Mario Ciro Ciavarella
San Marco in Lamis, mercoledì 12 aprile 2017 - Il nome, a volte, segna il destino degli uomini. Un nome cambiato, in questo caso. Un nome e un padre non riconosciuto come tale e che si è voluti cancellare per non portarsi dietro l’ombra ingombrante di una persona mai sentita come genitore. Antonio Laccabue accusò il suo patrigno come l’assassino di sua madre e dei suoi tre fratelli per avvelenamento. Poi, ci si mette anche una buona dose di pazzia, chiamiamola così per semplificare, a complicare le cose, e alla fine la genialità che è dentro alcuni di noi, salta fuori. Ed è automatico che verrà fuori, l’arte.

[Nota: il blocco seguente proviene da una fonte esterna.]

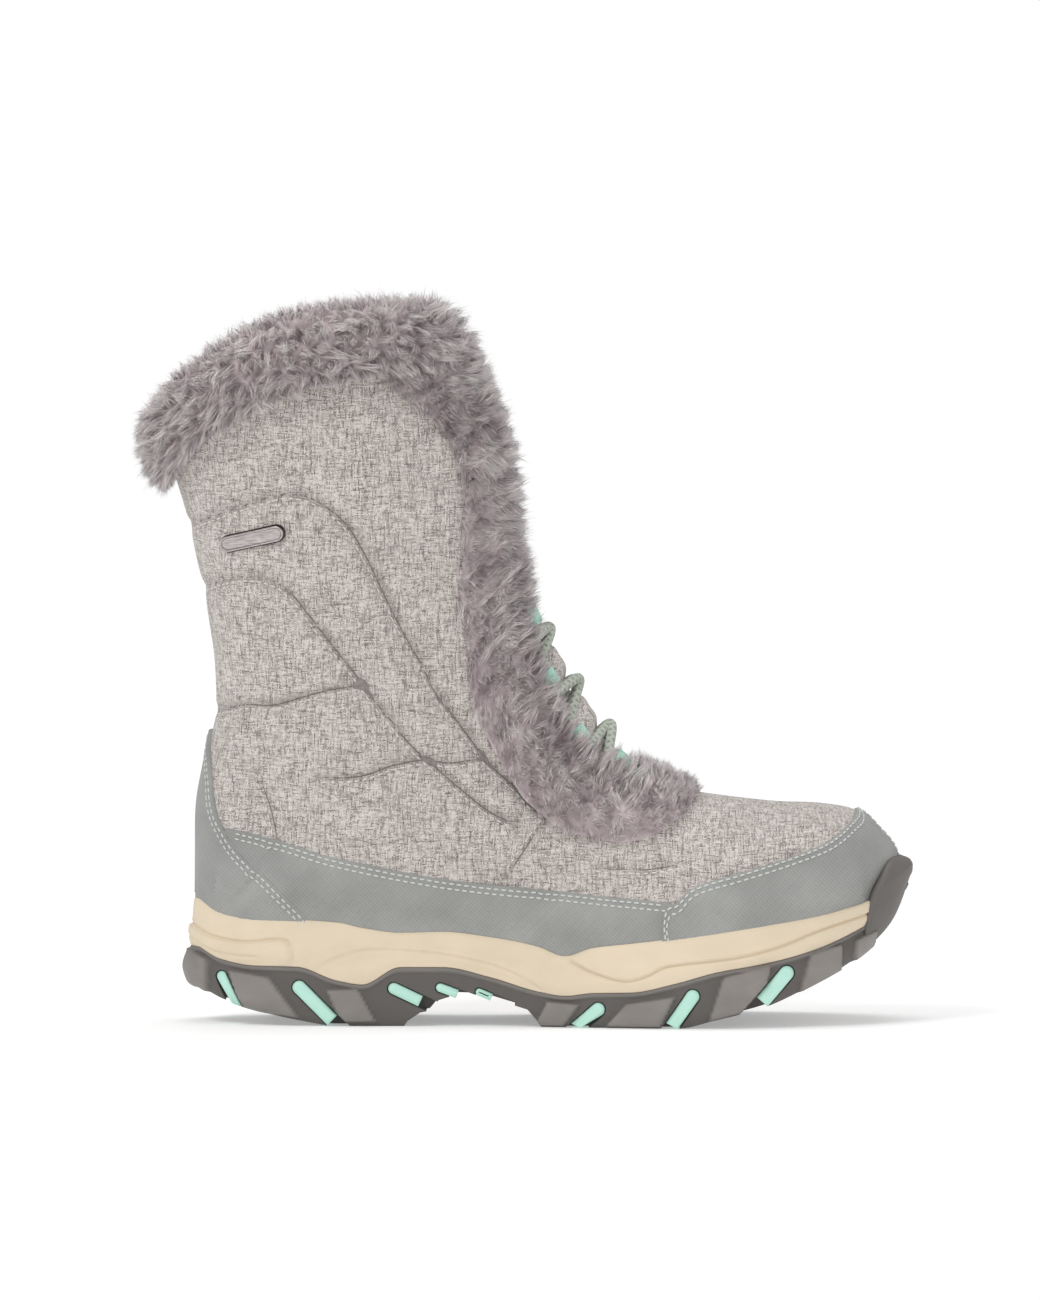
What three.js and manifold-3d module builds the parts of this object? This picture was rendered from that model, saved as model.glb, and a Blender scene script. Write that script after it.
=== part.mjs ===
// A woman's lace-up snow boot for the right foot, in millimetres, +Z up, toe towards +X and its outer side towards -Y.
// Built up as the real one is: a rubber outsole with coloured lugs, a foam midsole with a cupped edge, a padded
// fabric upper on it with synthetic overlays, a gusseted tongue, cord lacing in webbing loops, and deep pile trim.
import * as THREE from "three";
import { mergeVertices } from "three/addons/utils/BufferGeometryUtils.js";
import Module from "manifold-3d";

const wasm = await Module();
wasm.setup();

// Driving dimensions
const FOOT_LENGTH = 261.5; // the upper's own outline on the midsole, heel to toe
const BALL_WIDTH = 94; // the same outline across the ball of the foot
const SOLE_HEIGHT = 40; // floor to the midsole's top edge at the heel
const SHAFT_HEIGHT = 235; // midsole's top edge at the heel to the top of the collar's pile
const HEEL_OVERHANG = 6.5; // how far the sole reaches behind the upper
const WALL = 3; // quilted shell and lining together
const CLEARANCE = 0.3; // between pieces that touch
const LIP = 3; // the midsole's raised edge around the upper
const BUMPER = 6; // rubber in front of the toe
const HEEL_FLARE = 2.8; // how much further the outsole reaches at the back
const OVERLAY = 1.2; // thickness of the synthetic overlays
const INSOLE = 5;
const TONGUE = 4.5;
const TONGUE_TUCK = 0.055; // how far the tongue reaches under the throat's edge, as a share of a half section
const PILE = 7.5; // length of the pile, flat on the leather
const COLLAR_PILE = 9;
const COLLAR_BAND = 22; // how far the collar's trim hangs down outside
const COLLAR_TURN_IN = 17; // and inside
const LACE = 4;
const LOOP_WIDTH = 6;
const LOOP_WEBBING = 0.9;
const BADGE_LENGTH = 24;
const BADGE_HEIGHT = 6.4;
const BADGE_THICKNESS = 1.3;
const BADGE_TILT = 13; // degrees
const LUG_DEPTH = 16; // how far a coloured lug reaches in under the sole
const LUG_RECESS = 1.2; // how far it lies behind the sole's side
const GROOVE_DEPTH = 3.5;
const GROOVE_WIDTH = 4;

const V = (x, y, z) => new THREE.Vector3(x, y, z);
const mix = (a, b, t) => a + (b - a) * t;
const clamp = (x, low, high) => Math.min(high, Math.max(low, x));
const smooth = (x, low, high) => {
  const t = clamp((x - low) / (high - low), 0, 1);
  return t * t * (3 - 2 * t);
};
const rowsOf = (names, rows) => rows.map((row) => Object.fromEntries(names.map((name, i) => [name, row[i]])));

// A smooth curve through rows that never overshoots them, so flats stay flat.
function curve(xs, ys) {
  const n = xs.length - 1;
  const slope = xs.slice(0, n).map((x, i) => (ys[i + 1] - ys[i]) / (xs[i + 1] - x));
  const tangent = ys.map((_, i) => {
    if (i === 0 || i === n) return slope[i === 0 ? 0 : n - 1];
    const [a, b] = [slope[i - 1], slope[i]];
    return a * b <= 0 ? 0 : (2 * a * b) / (a + b);
  });
  return (x) => {
    const at = clamp(x, xs[0], xs[n]);
    let i = 0;
    while (i < n - 1 && at > xs[i + 1]) i++;
    const h = xs[i + 1] - xs[i];
    const t = (at - xs[i]) / h;
    const [t2, t3] = [t * t, t * t * t];
    return (
      ys[i] * (2 * t3 - 3 * t2 + 1) +
      tangent[i] * h * (t3 - 2 * t2 + t) +
      ys[i + 1] * (3 * t2 - 2 * t3) +
      tangent[i + 1] * h * (t3 - t2)
    );
  };
}

// A rounder curve through rows by their number, given the values just past each end.
function through(values, before, after) {
  const all = [before, ...values, after];
  return (row) => {
    const i = clamp(Math.floor(row), 0, values.length - 2);
    const t = row - i;
    const [a, b, c, d] = all.slice(i, i + 4);
    return 0.5 * (2 * b + (c - a) * t + (2 * a - 5 * b + 4 * c - d) * t * t + (3 * b - a - 3 * c + d) * t * t * t);
  };
}

// The heights of the sole along the foot: shares of the foot's length and of the sole's height.
const HEIGHTS = rowsOf(
  ["along", "floor", "outsoleTop", "seat", "feather"],
  [
    [0.0, 0.33, 0.72, 0.78, 1.18],
    [0.03, 0.24, 0.62, 0.77, 1.06],
    [0.08, 0.14, 0.565, 0.755, 1.005],
    [0.14, 0.055, 0.56, 0.75, 0.998],
    [0.2, 0.0, 0.43, 0.735, 0.975],
    [0.235, 0.0, 0.395, 0.73, 0.925],
    [0.29, 0.0, 0.56, 0.725, 0.88],
    [0.35, 0.0, 0.56, 0.71, 0.89],
    [0.42, 0.0, 0.465, 0.66, 0.84],
    [0.485, 0.0, 0.34, 0.56, 0.76],
    [0.525, 0.0, 0.3, 0.51, 0.67],
    [0.565, 0.0, 0.33, 0.5, 0.75],
    [0.62, 0.0, 0.34, 0.505, 0.795],
    [0.685, 0.0, 0.43, 0.54, 0.85],
    [0.74, 0.075, 0.53, 0.625, 0.9],
    [0.81, 0.19, 0.61, 0.71, 0.97],
    [0.88, 0.39, 0.725, 0.82, 1.04],
    [0.945, 0.62, 0.9, 0.97, 1.13],
    [0.98, 0.8, 1.03, 1.12, 1.22],
    [1.0, 0.95, 1.16, 1.19, 1.3],
    [1.025, 1.28, 1.3, 1.3, 1.35],
  ],
);
const heightAlong = (name) => {
  const f = curve(
    HEIGHTS.map((row) => row.along * FOOT_LENGTH + HEEL_OVERHANG),
    HEIGHTS.map((row) => row[name] * SOLE_HEIGHT),
  );
  return f;
};
const floorAt = heightAlong("floor");
const outsoleTopAt = heightAlong("outsoleTop");
const seatAt = heightAlong("seat");
const featherAt = heightAlong("feather");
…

L’arte non è di tutti, ma è soprattutto di quelli che vivono vite diverse dagli altri. Dove la ragione e l’ovvio non trovano posto. Dove la vita non è lineare come vogliamo che sia. Dove la mente supera la convenzione umana e va a stamparsi in luoghi che non esistono nella logica del mondo.
Dove Antonio Laccabue ha vissuto. Non in un posto chiamato Mondo, ma in un luogo che solo la sua mente poteva definire. Mente, che ha subito traumi che pochissimi possono “vantarsi” di avere vissuto sulla propria pelle.
Antonio Laccabue è esistito fino a 43 anni, poi è nato Antonio Ligabue, pittore. Così come viene riconosciuto universalmente. Come la pittura naif ha preso Ligabue sottobraccio per portarlo verso paesaggi e visi che difficilmente dimenticheremo.
Ligabue è il pittore naif per eccellenza. Autodidatta, privo di qualsiasi nozione elementare di pittura, povero, anzi poverissimo, prospettiva nelle sue opere inesistente, proporzione anch’essa mai ottenuta, temi trattati dall’artista erano la società muta e assoggettata alla natura. Un’arte primitiva, si sentiva che nelle sue opere mancava solo la parete di una caverna, come supporto per sostituire le tele.
Se Ligabue fosse nato nel Paleolitico avrebbe dipinto la Cappella Sistina in una grotta!! E quel luogo sacro l’avrebbe riempito con figure di galline, maiali, asini, contadini, il tutto al posto di angeli e demoni. Una rappresentazione sacra e profana allo stesso tempo. Nella mente dei pazzi la sacralità non è vista come religione, ma come natura che non cede il posto agli umani, e se lo fa è una concessione molto limitata.
Ligabue dipingeva soprattutto animali, lui stesso diceva spesso che si sentiva un animale. Quando vedeva una mucca, lui sentiva una specie di reincarnazione “in diretta”: non aveva bisogno di morire per reincarnarsi in un altro essere vivente, ma entrava con il suo corpo e la sua mente, dentro la pelle di quell’animale.
Allo stesso modo la sua pittura: compenetrava l’essenza del soggetto raffigurata. Quando copiava un animale che vedeva in campagna, faceva il suo verso, cercava quasi di comunicare con lui, e con i pennelli e i colori cercava di possederlo. Forse anche carnalmente.
Antonio Ligabue ebbe la fortuna di incontrare sulla sua strada gente esperta di arte, come Renato Marino Mazzacurati, Andrea Mozzali e Severo Boschi, tutta gente di arte e comunicazione, che gli vollero bene e lo fecero conoscere da tutti.
Alla morte di Ligabue avvenuta nel 1965, le retrospettive si sprecavano e la ricerca delle sue opere disperse nel bolognese divenne spasmodica. Quando si ammira un’opera di Ligabue si rimane perplessi per come rappresenti la realtà. Molto diversa da quella che noi vediamo.
Il senso della vita viene raffigurato in un modo “strano”: o sono troppo grandi gli animali o troppo piccoli gli umani. Da Ligabue gli animali venivano sempre raffigurati più grandi degli uomini.